▶ _Raw data_
/---

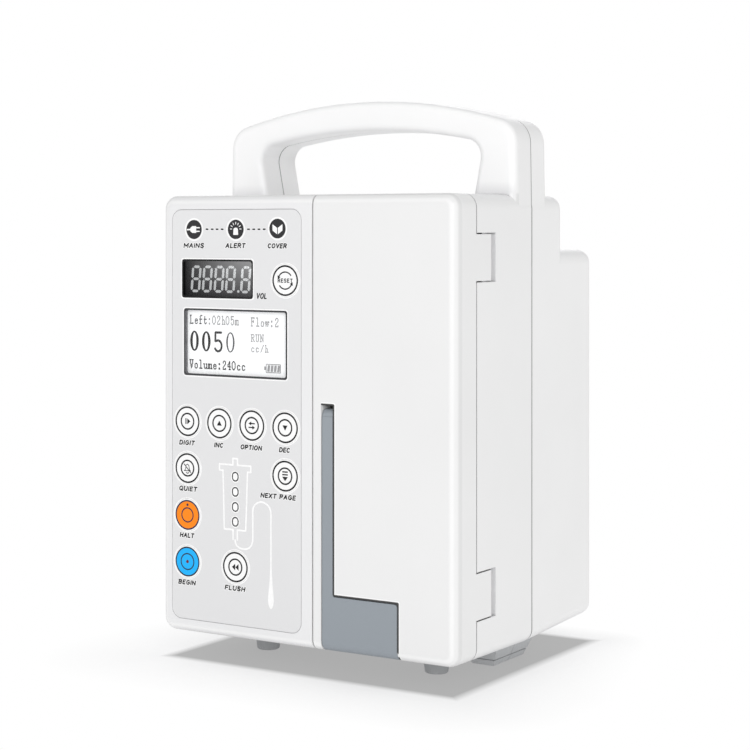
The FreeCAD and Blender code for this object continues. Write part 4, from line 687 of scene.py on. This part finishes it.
# white grounds and line art on the overlay
white = Sheet()
for x, z in STATUS:
    white.disc(x, z, 4.25)
for x in (-41.95, -39.6, -37.4, -35.1, -23.3, -21.0, -18.7, -16.4):
    white.poly(white.rrect(x - 0.75, x + 0.75, 159.15 - 0.48, 159.15 + 0.48, 0.25))
white.strip(white.rrect(LED_W[0] - 0.45, LED_W[1] + 0.45, LED_W[2] - 0.45, LED_W[3] + 0.45, 1.0),
            white.rrect(LED_W[0] - 0.03, LED_W[1] + 0.03, LED_W[2] - 0.03, LED_W[3] + 0.03, 1.15), closed=True)
white.frame(LCD_W[0] - 0.5, LCD_W[1] + 0.5, LCD_W[2] - 0.5, LCD_W[3] + 0.5, 1.5, 0.47)
for n, (x, z) in KEYS.items():
    white.ring(x, z, 6.06, 6.45)
for x, z in DROPS:
    white.poly(white.rrect(x - 1.9, x + 1.9, z - 2.2, z + 2.2, 1.85))
# drip chamber, tube and drop
LW = 0.65
white.stroke([(-30.2, 46.2), (-30.2, 49.75), (-34.15, 49.75), (-34.7, 71.1), (-36.3, 71.1), (-36.3, 73.35), (-30.3, 73.35),
              (-30.3, 75.7), (-28.2, 75.7), (-28.2, 73.35), (-22.3, 73.35), (-22.3, 71.1), (-23.75, 71.1), (-24.55, 49.75),
              (-28.3, 49.75), (-28.3, 46.2)], LW)
tube = [(-29.3, 46.1), (-29.15, 45.0), (-28.5, 44.05), (-27.3, 43.35), (-25.9, 43.1), (-24.4, 43.15), (-23.0, 43.7),
        (-22.0, 44.75), (-21.5, 46.2), (-21.42, 48.0), (-21.4, 57.4), (-21.15, 58.6), (-20.4, 59.65), (-19.2, 60.45),
        (-17.8, 60.8), (-16.4, 60.65), (-15.0, 59.95), (-14.0, 58.9), (-13.55, 57.7), (-13.45, 56.4), (-13.45, 36.9)]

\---

▶ _Work to be completed_
Word for word, quote all of the data above.

▶ _Output of the task_
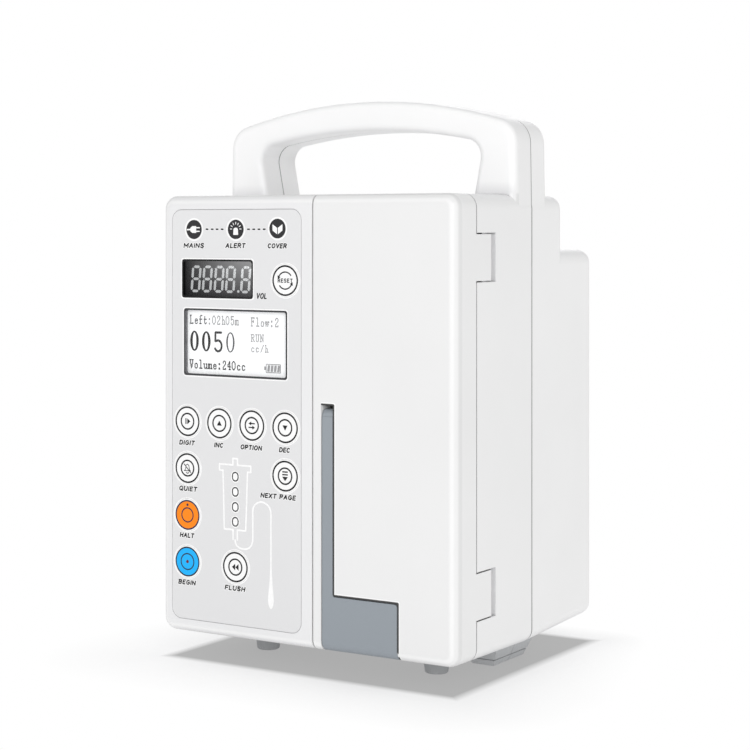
The FreeCAD and Blender code for this object continues. Write part 4, from line 687 of scene.py on. This part finishes it.
# white grounds and line art on the overlay
white = Sheet()
for x, z in STATUS:
    white.disc(x, z, 4.25)
for x in (-41.95, -39.6, -37.4, -35.1, -23.3, -21.0, -18.7, -16.4):
    white.poly(white.rrect(x - 0.75, x + 0.75, 159.15 - 0.48, 159.15 + 0.48, 0.25))
white.strip(white.rrect(LED_W[0] - 0.45, LED_W[1] + 0.45, LED_W[2] - 0.45, LED_W[3] + 0.45, 1.0),
            white.rrect(LED_W[0] - 0.03, LED_W[1] + 0.03, LED_W[2] - 0.03, LED_W[3] + 0.03, 1.15), closed=True)
white.frame(LCD_W[0] - 0.5, LCD_W[1] + 0.5, LCD_W[2] - 0.5, LCD_W[3] + 0.5, 1.5, 0.47)
for n, (x, z) in KEYS.items():
    white.ring(x, z, 6.06, 6.45)
for x, z in DROPS:
    white.poly(white.rrect(x - 1.9, x + 1.9, z - 2.2, z + 2.2, 1.85))
# drip chamber, tube and drop
LW = 0.65
white.stroke([(-30.2, 46.2), (-30.2, 49.75), (-34.15, 49.75), (-34.7, 71.1), (-36.3, 71.1), (-36.3, 73.35), (-30.3, 73.35),
              (-30.3, 75.7), (-28.2, 75.7), (-28.2, 73.35), (-22.3, 73.35), (-22.3, 71.1), (-23.75, 71.1), (-24.55, 49.75),
              (-28.3, 49.75), (-28.3, 46.2)], LW)
tube = [(-29.3, 46.1), (-29.15, 45.0), (-28.5, 44.05), (-27.3, 43.35), (-25.9, 43.1), (-24.4, 43.15), (-23.0, 43.7),
        (-22.0, 44.75), (-21.5, 46.2), (-21.42, 48.0), (-21.4, 57.4), (-21.15, 58.6), (-20.4, 59.65), (-19.2, 60.45),
        (-17.8, 60.8), (-16.4, 60.65), (-15.0, 59.95), (-14.0, 58.9), (-13.55, 57.7), (-13.45, 56.4), (-13.45, 36.9)]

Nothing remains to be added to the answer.